As religiosas de clausura também estão empenhadas na batalha contra o coronavírus. Com a oração. Oferecemos o texto composto por uma freira clarissa natural da região de Bérgamo, um dos principais epicentros do Covid-19 em Itália, que tem registado nos últimos dias centenas de vítimas mortais, entre as quais dezenas de sacerdotes.
Exílio de amor
Senhor, peço-te desculpa/ se o meu coração não está todo contigo. Tenho uma dor, dentro de mim, que grita:/ a minha gente sofre muito.
Eu estou aqui, em exílio de amor,/ porque um dia me roubaste o coração:/ disseste-me: «Não tenhas medo, dá-me a tua vida,/ e Eu te darei tudo de mim».
Desde quando era pequenina,/ os meus olhos estavam sobre ti/, e pensava: “Esta menina (criança), quero-a toda só para mim”.
Verás, encontrar-te-ei feliz,/ não te prometo o Paraíso na terra,/ mas, ainda que o teu corpo esteja em clausura,/ serás mãe de todo o mundo, junto a mim».

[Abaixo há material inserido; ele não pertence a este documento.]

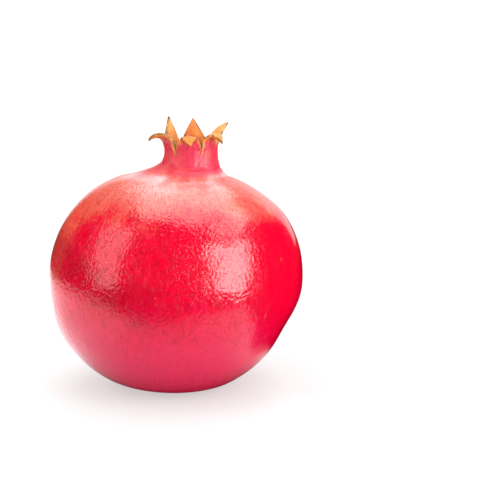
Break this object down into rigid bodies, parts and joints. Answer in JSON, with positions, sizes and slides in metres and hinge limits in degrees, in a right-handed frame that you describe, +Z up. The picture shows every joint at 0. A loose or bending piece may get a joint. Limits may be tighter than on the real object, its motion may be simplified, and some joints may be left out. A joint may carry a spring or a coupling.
{
  "type": "pomegranate",
  "caption": "Whole ripe pomegranate: a round glossy rind that rises into a short tubular crown of pointed curling sepals, standing on a small flat spot.",
  "frame": {"origin": "the middle of the fruit's width, on the flat spot that it stands on", "axes": "+Z up from the flat spot to the crown; the crown and the stalk lie 6 mm to the +X side; -Y is the side with the sepal that is folded right over"},
  "size_m": [0.0954, 0.0958, 0.1012],
  "materials": {
    "rind": "smooth waxy red rind with a soft gloss, turning orange at the crown",
    "dried_stamens": "dry matte brown filaments with golden tips",
    "stalk_wood": "dry fibrous cut stalk"
  },
  "bodies": {
    "root": {"fruit": "rind", "stamens": "dried_stamens", "stalk_end": "stalk_wood"}
  },
  "joints": []
}
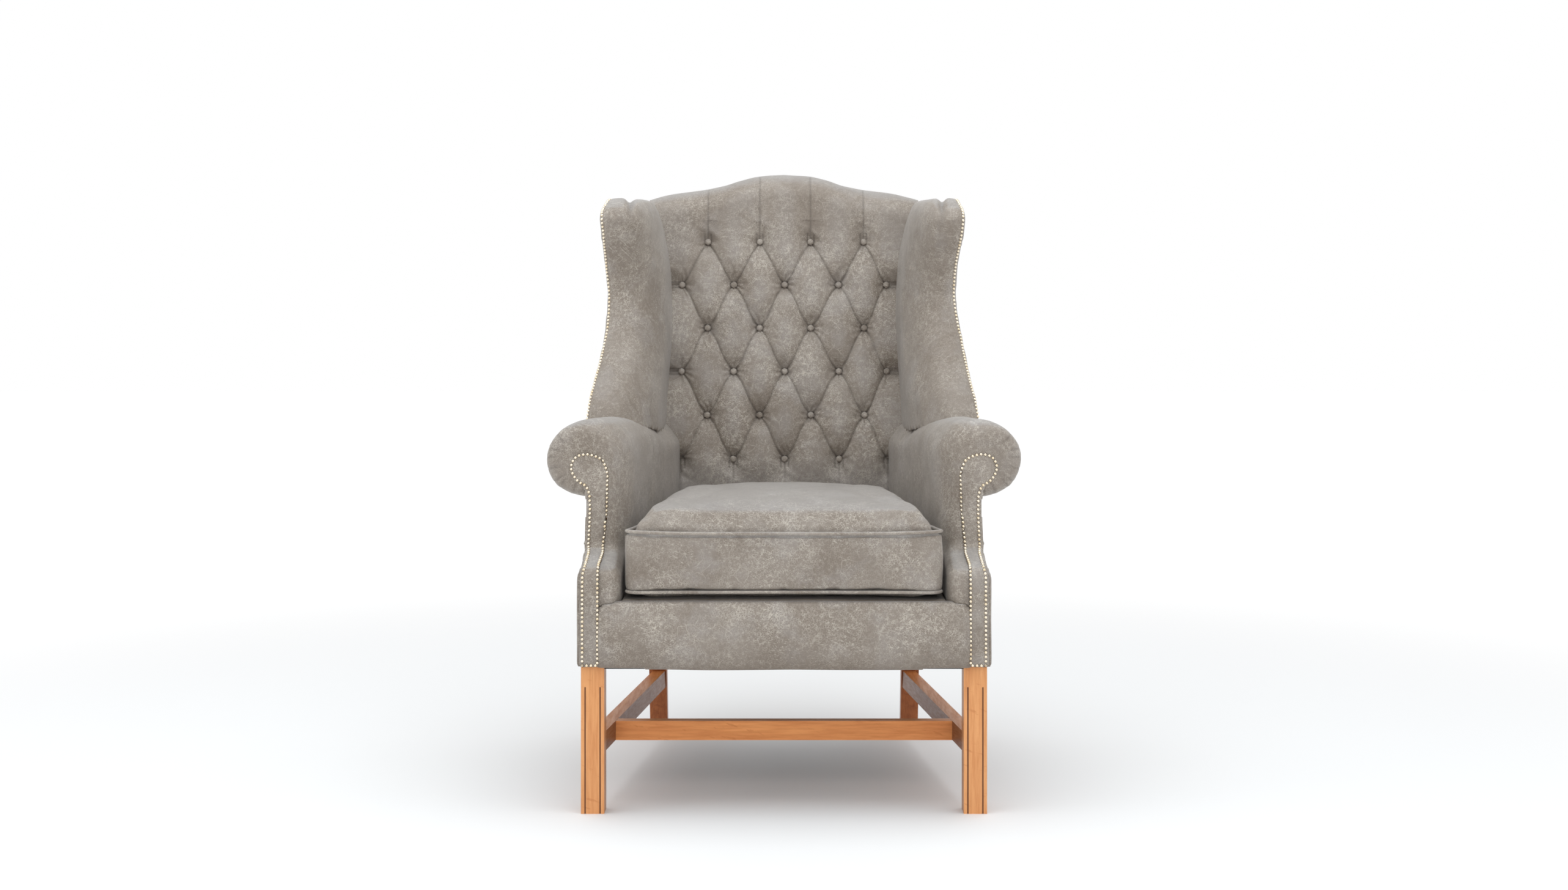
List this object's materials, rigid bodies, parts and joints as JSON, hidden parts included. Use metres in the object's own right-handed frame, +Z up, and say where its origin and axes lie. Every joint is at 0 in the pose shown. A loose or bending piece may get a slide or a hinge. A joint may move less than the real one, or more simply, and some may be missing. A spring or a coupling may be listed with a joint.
{
  "type": "wingback armchair",
  "caption": "Wingback armchair with scroll arms, a diamond-tufted back, a loose seat cushion, nail trim and square legs joined by an H stretcher.",
  "frame": {"origin": "on the floor, in the middle of the chair's outline seen from above", "axes": "+Z up; the chair faces -Y; +X is the right side as seen from the front"},
  "size_m": [0.8046, 0.785, 1.104],
  "materials": {
    "upholstery": "distressed, soft sheen",
    "show_wood": "satin lacquer",
    "frame_wood": "raw hardwood",
    "spring_steel": "oiled wire",
    "jute": "woven webbing",
    "cambric": "dull black cloth"
  },
  "bodies": {
    "chair": {"front_leg_right": "show_wood", "front_leg_left": "show_wood", "back_post_right": "show_wood", "back_post_left": "show_wood", "side_rail_right": "frame_wood", "side_rail_left": "frame_wood", "side_stretcher_right": "show_wood", "side_stretcher_left": "show_wood", "front_corner_block_right": "frame_wood", "front_corner_block_left": "frame_wood", "back_corner_block_right": "frame_wood", "back_corner_block_left": "frame_wood", "arm_post_right": "frame_wood", "arm_post_left": "frame_wood", "arm_rail_right": "frame_wood", "arm_rail_left": "frame_wood", "wing_post_right": "frame_wood", "wing_post_left": "frame_wood", "wing_rail_right": "frame_wood", "wing_rail_left": "frame_wood", "arm_pad_right": "upholstery", "arm_pad_left": "upholstery", "wing_pad_right": "upholstery", "wing_pad_left": "upholstery", "outside_wing_panel_right": "upholstery", "outside_wing_panel_left": "upholstery", "outside_arm_panel_right": "upholstery", "outside_arm_panel_left": "upholstery", "arm_front_right": "upholstery", "arm_front_left": "upholstery", "arm_facing_right": "upholstery", "arm_facing_left": "upholstery", "cross_stretcher": "show_wood", "front_rail": "frame_wood", "back_rail": "frame_wood", "outside_back_panel": "upholstery", "front_border": "upholstery", "crest_rail": "frame_wood", "lower_back_rail": "frame_wood", "back_strap_1": "jute", "back_strap_2": "jute", "back_strap_3": "jute", "back_pad": "upholstery", "seat_spring_1": "spring_steel", "seat_spring_2": "spring_steel", "seat_spring_3": "spring_steel", "seat_spring_4": "spring_steel", "seat_spring_5": "spring_steel", "seat_deck": "jute", "dust_cover": "cambric"},
    "cushion": {"seat_cushion": "upholstery"}
  },
  "joints": [
    {"name": "cushion_lift", "type": "slide", "parent": "chair", "child": "cushion", "axis": [0, 0, 1], "range_m": [0, 0.3]}
  ]
}
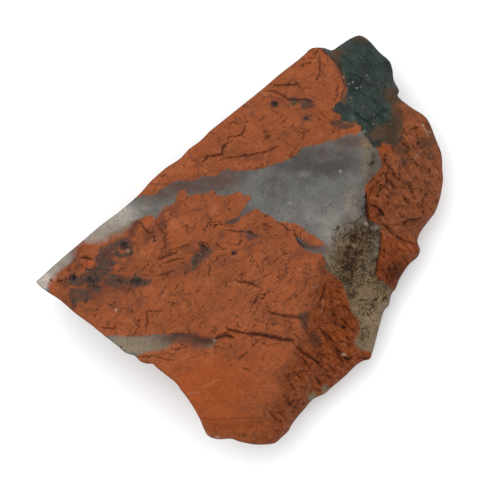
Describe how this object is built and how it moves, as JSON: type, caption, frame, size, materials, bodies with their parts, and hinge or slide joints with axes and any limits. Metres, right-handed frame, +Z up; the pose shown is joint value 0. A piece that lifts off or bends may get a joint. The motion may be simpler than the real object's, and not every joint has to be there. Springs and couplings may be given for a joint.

Mas hoje, Senhor, o meu coração chora,/ porque esta doença que faz medo,/ é como uma fúria, corre de casa em casa,/ esfomeada, ávida, e nunca se sacia!
Muitos até não a passam mal:/ um pouco de febre, um pouco de tosse, um pouco de frio,/ mas muitos jazem pelos hospitais,/ intubados, ou ligados aos ventiladores.
Mas são tantos, Senhor, aqueles que morrem,/ sem ter junto de si os seus amados./ Os médicos, os enfermeiros não podem mais:/ por quanto tempo, Senhor, durará ainda?
Peço-te piedade, Senhor, por tanta gente,/ que te reza, que tem confiança em ti;/ tantos, porventura, tinham-te esquecido,/ e agora erguem os olhos ao Céu.
Tantos, talvez, estão desesperados,/ porque porventura nunca te conheceram; / tem piedade, Senhor, e olha para nós,/ com os teus olhos repletos de amor por todos.
Tu sabe-lo, Senhor, que neste momento,/ gostaria de estar também eu com a minha gente:/ custa-me um pouco, Senhor, e quero dizer-to:/ eu aqui, em segurança, e eles no meio da dor;
no meio do medo, do desespero,/ ou a serem corajosos, dizendo-se: «Força, isto vai passar!»,/ ou a cantar a plenos pulmões nas varandas,/ para dizer que só todos juntos conseguiremos.
Tem paciência, Senhor, escuta um momento/ aquilo que agora me vem à mente:/ não me parece uma coisa errada,/ aliás, penso que te agradará:
Mistura algumas gotas do teu sangue/ com as minhas lágrimas, para consolar esta pobre gente/ Eles terão um pouco de alívio,/ e também Tu, eu serei que ficarás contente.
Porque o teu sangue, Senhor, é remédio:/ ali, sobre a cruz, derramaste-o, por isto!/ E as minhas lágrimas? Talvez não valham nada,/ mas pelo menos, como uma gotinha de água,/ para tirar a sede, para dar um pouco de alívio a estes corações.
E agora gostaria de dizer uma palavrinha/ a todos vós, que estais aí nesta desgraça,/ mas não a todos juntos gostaria de a dizer:/ um por um, cada um por si.
Não tenhas medo, agora digo-te eu aquela palavra que o Senhor me disse./ Porque é verdade: eu estou aqui em clausura,/ mas o meu coração está aí, próximo de ti.
O meu corpo, sim, está fechado,/ mas com o Senhor, eu dou a volta ao mundo:/ e queres que o primeiro lugar aonde vá não seja no meio da minha gente?
Recordo-te aquele provérbio, que diz:/ «É longo como uma Quaresma»?/ Mas a Quaresma está destinada a acabar,/ e depois há a Páscoa da ressurreição.
Agora, estamos como em Sexta-feira Santa,/ mas verás, tudo acabará,/ mas seguramente, quando acabar,/ um pouco amachucados, sim, mas seremos melhores.